筆者が主催した参加型の映像制作は、いわば対象となる人々への「干渉・介入」である。学術的には、このような応用性の高いアプローチは承認されにくい状況があるが、映像を活用した「干渉・介入」の試みが、「応用映像人類学」的研究として成果をあげ始めている(11)。
そして、はじめに
焼肉屋の順番が気になってパソコンを閉じた筆者に向かってOKANIの代表は話し続けた。「この作品はバカ族が抱える『問題』を描いている。次はその『解決策』を示さなければならない。バカ族自身による解決策を。バカ族について書かれたものはたくさんあるが、ほとんどのバカ族は読むことができない。けれども、映像であれば大勢の人々が視聴して理解できる。そして、みんなで議論することができる。それがなによりも重要なことだ。映像によってバカ族のコミュニティーを変化させることができる。今日、私たちは、そういう段階に入っているのだ」。
アフリカの人々が直面している問題に共に向き合い事態の改善をはかってゆく上で、参加型の映像制作は有効な手段となりうる。筆者は今回の試みを通じて明らかになったことを踏まえて、新たな課題に取り組んでゆくつもりである。
謝辞
本稿のもととなった調査は信州大学の平成22年度若手研究者萌芽研究支援事業の助成を得て実施した。また、本稿は成蹊大学アジア太平洋研究センターが発行している『アジア太平洋研究』No.36(2011年)に掲載された「先住民組織における参加型映像制作の実践-共生の技法としての映像制作」という拙稿をもとに執筆した。
(1) 2011年10月29日から11月2日にかけて開催された「森と草原の地球教室:自然と文化の大交流」。
(2) Shaw, Jackie and Robertson, Clive, Participatory Video: A Practical Approach to Using Video Creatively in Group Development Work, Routledge,1997.
White, Shirley A., Participatory Video: Images that Transform and Empower, Sage Publications, 2003.
(3) ”Baka People: Facing changes in African forests”
http://insightshare.org/watch/video/african-forests
https://www.youtube.com/watch?v=AgerTDO4r6M
(4) ASBAKは1999年に設立され、現在は11のバカ族の集落によって構成されている。
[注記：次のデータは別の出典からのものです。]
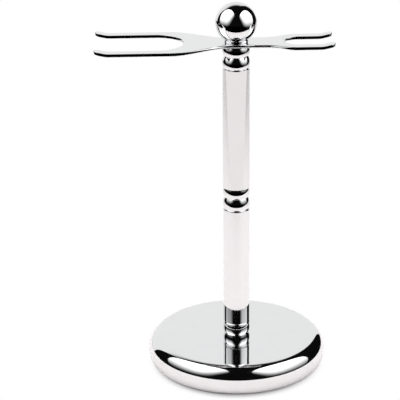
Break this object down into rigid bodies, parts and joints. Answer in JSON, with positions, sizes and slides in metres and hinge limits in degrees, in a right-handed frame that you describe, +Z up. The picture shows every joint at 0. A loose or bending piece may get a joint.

組織の目的はバカ族の権利を守ることであり、周辺化されている状況や、同じ地域に居住し主に農耕を営んでいるバントゥー系の民族に従属している関係を改善することなどとしている。そして、そのために自ら農耕に従事することや学校教育を受けることなど、自律に向けてのさまざまな取り組みを援助団体の支援を受けながら進めている。
(5) ワークショップはフランス語で行われた。
(6) 筆者はこれまでにバカ族を対象とした数々の記録映像を視聴してきたが、バカ族の人々と共に視聴し、コメントを聞く機会はとぼしかったため、たいへん有意義なワークショップとなった。
(7) 最終的に訳しきれずフランス語の言葉が残ったのはdroit(権利)とcitoyen(市民)を意味する言葉だった。
(8) 後に筆者が検討したところ、映像と語りが一致していない箇所がいくつかあることが発覚した。筆者はバカ語による朗読とフランス語のシナリオとの対応が分かるように資料番号を付けるなどして作業をサポートしたが、やはりバカ語が理解できない者による編集には限界があった。
(9) 作品はYouTubeの筆者のチャンネルで公開する予定である。
http://www.youtube.com/user/emboamboa/videos
(10) Susan Levine, “Step for the Future: HIV/AIDS, Media Activism and Applied Visual Anthropology in Southern Africa” in Pink, Sarah (ed.), Visual Interventions: Applied Visual Anthropology, Berghahn Books, 2008.
(11) Pink, Sarah (ed.), Visual Interventions: Applied Visual Anthropology, Berghahn Books, 2008.
(表1 映像制作ワークショップの工程)
3月21日
1,既存の映像作品の上映・討論 2, バカ社会の問題点の列挙 3, 撮影実習 備考:ASBAKの3名で開始
3月22日
1,シナリオの作成 2,三脚を使った撮影実習 3, 集落における撮影の趣旨説明 備考:CADDAPの2名が参加。
3月23日
1,集落における撮影 2,撮影した映像の粗編集(パソコンへの映像データの取込) 3, 追加撮影 4, シナリオ朗読の録音
3月24日
1,映像編集の実習 2,仏語のシナリオをバカ語に翻訳 3,シナリオ朗読の録音
3月25日
1,仕上げの編集 2, 完成作品の上映・討論 備考:CADDAPの2名が辞退。カメルーンの人類学者1名が参加。